Separate airstrikes in Syria, suspected of being carried out by the Syrian government and Turkey, have killed at least 20 people, according to activists.
The Britain-based Syrian Observatory for Human Rights said one of the airstrikes, believed to be carried out by the Syrian government, hit a popular market in the northwestern rebel-held town of Maaret al-Numan on Monday, killing 13 civilians. The Syrian Civil Defense, comprised of first responders, put the death toll at nine civilians.
A second market in the nearby town of Saraqib was also hit by airstrikes, killing several people, according to activists.
Syria's northwestern region is the last major area controlled by Syrian rebels after more than eight years of civil war. The area has become home to hundreds of thousands of people who fled other parts of Syria during the conflict.
An aerial view shows the destruction following a regime airstrike in a market in the town of Maaret al-Numan in the jihadist-run Syrian province of Idlib, Dec. 2, 2019.
Last month, the Syrian government began a new advance on the region, retaking villages with the help of Russian and Syrian warplanes.
Shortly after Monday's market attacks, an airstrike by Turkish forces hit the Kurdish-held town of Tal Rifaat, with shells landing near a school. The Syrian Observatory for Human Rights said nine people were killed, most of them children.

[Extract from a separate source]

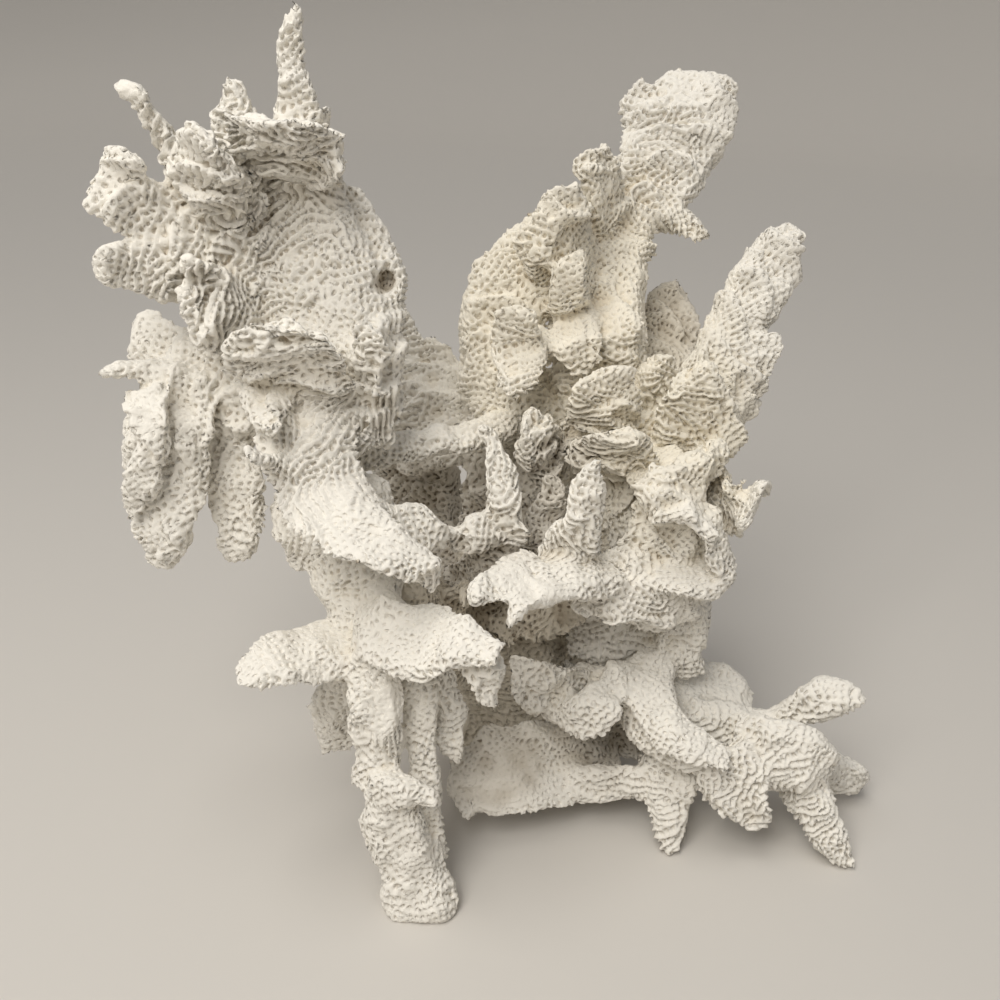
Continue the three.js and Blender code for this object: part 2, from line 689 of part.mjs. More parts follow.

In Syria's northeast, parts of the country are controlled by Kurdish forces once allied with the United States.
Turkey launched an incursion into the region in October to target Kurdish fighters following a U.S. withdrawal of troops from Syria.
The Kurdish YPG militia fought alongside the United States to battle Islamic State, however Turkey considers the YPG a terrorist threat linked to a decades-long Kurdish insurgency in Turkey.
Turkey stopped its offensive following an October Turkish-Russian cease-fire deal, which saw Kurdish forces withdraw from most areas along the Turkish border.